The passing of screen legend Elizabeth Taylor this week led many to remember the legacy of indelible film performances she left behind including Suddenly Last Summer, Who's Afraid of Virginia Wolf, and Cat on a Hot Tin Roof. For those working in AIDS advocacy however, she was so much more. She was a champion.
Dame Elizabeth's transition from film star to advocate in the mid 1980's was not only inspired by what she recognized as a dangerous lack of public and political recognition of the disease, but also by her personal experience of losing loved ones to it, including her Giant costar and close friend Rock Hudson. As Taylor herself later said of her drive to act:
So many people were frightened and doing so little about it and saying so little. The silence was thunderous. And the only way to stop that is to speak up.
And speak up she did, delivering both eloquent speeches to crowded fund raising galas and testimony before congressional committees. What really cemented her commitment to the cause however, was her co-founding of the American Foundation for AIDS Research (amfAR) in 1985, which quickly became the preeminent organization dedicated to giving doctors the resources they needed fight the disease. Taylor remained an active member of amfAR's board up until her death, and amfAR's own statement said it best.
For 25 years, Dame Elizabeth has been a passionate advocate of AIDS research, treatment and care. She has testified eloquently on Capitol Hill, while raising millions of dollars for amfAR. Dame Elizabeth’s compassion, radiance, and generosity of spirit will be greatly missed by us all. She leaves a monumental legacy that has improved and extended millions of lives and will enrich countless more for generations to come.
GLAAD honored Taylor in 2000 with the Vanguard Award at the 11th Annual GLAAD Media Awards for her tireless work in AIDS activism, and she remained a friend to the LGBT community her entire life. In fact many of her only public appearances in recent years have been at popular West Hollywood spot The Abbey, where a memorial in remembrance of Taylor has already been created.
GLAAD's own statement in recognition of Taylor is as follows:
Los Angeles, CA, March 23, 2011 – The Gay & Lesbian Alliance Against Defamation (GLAAD), the nation’s lesbian, gay, bisexual and transgender (LGBT) media advocacy and anti-defamation organization, joins the LGBT community and its allies in mourning the loss of actress and advocate Dame Elizabeth Taylor.
"Today, the lesbian, gay, bisexual and transgender community lost an extraordinary ally in the movement for full equality," said GLAAD President Jarrett Barrios. “At a time when so many living with HIV/AIDS were invisible, Dame Elizabeth fearlessly raised her voice to speak out against injustice.
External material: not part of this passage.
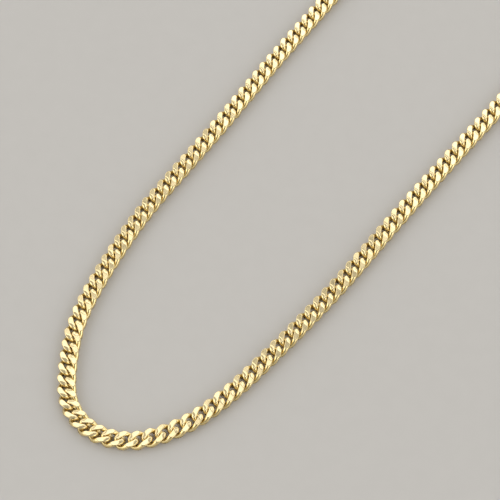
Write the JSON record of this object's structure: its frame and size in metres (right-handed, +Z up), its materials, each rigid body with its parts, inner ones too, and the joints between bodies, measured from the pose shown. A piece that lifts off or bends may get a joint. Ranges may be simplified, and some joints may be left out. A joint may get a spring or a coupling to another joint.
{
  "type": "curb chain necklace",
  "caption": "Yellow gold curb chain necklace of flat-filed twisted links in a narrow closed loop, laid flat, with a plain domed bar clasp.",
  "frame": {"origin": "on the table, under the middle of the loop's footprint", "axes": "+Y along the loop from its front bend towards the clasp, +Z up from the table, +X to the right seen from above with the clasp at the far end"},
  "size_m": [0.0544, 0.2041, 0.0021],
  "materials": {
    "gold_links": "polished, with flat filed faces",
    "gold_clasp": "polished"
  },
  "bodies": {
    "root": {"chain_left": "gold_links", "chain_right": "gold_links", "clasp": "gold_clasp"}
  },
  "joints": []
}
Dame Elizabeth was an icon not only in Hollywood, but in the LGBT community where she worked to ensure that everyone was treated with the respect and dignity we all deserve."
GLAAD honored Dame Elizabeth with the Vanguard Award at the 11th Annual GLAAD Media Awards in 2000 for her work to increase the visibility and understanding of the LGBT community. For the past several years, she has also served as an underwriter for the GLAAD Media Awards Young Adult Program, where hundreds of young LGBT adults and allies attend the event.
"Why shouldn't gay people be able to live as open and freely as everybody else?" Dame Taylor said in her acceptance speech at the 11th Annual GLAAD Media Awards. "What it comes down to, ultimately, is love. How can anything bad come out of love? The bad stuff comes out of mistrust, misunderstanding and, God knows, from hate and from ignorance."
For her passionate and trailblazing work to make the fight against HIV/AIDS an issue of national concern, Dame Elizabeth Taylor will truly be missed.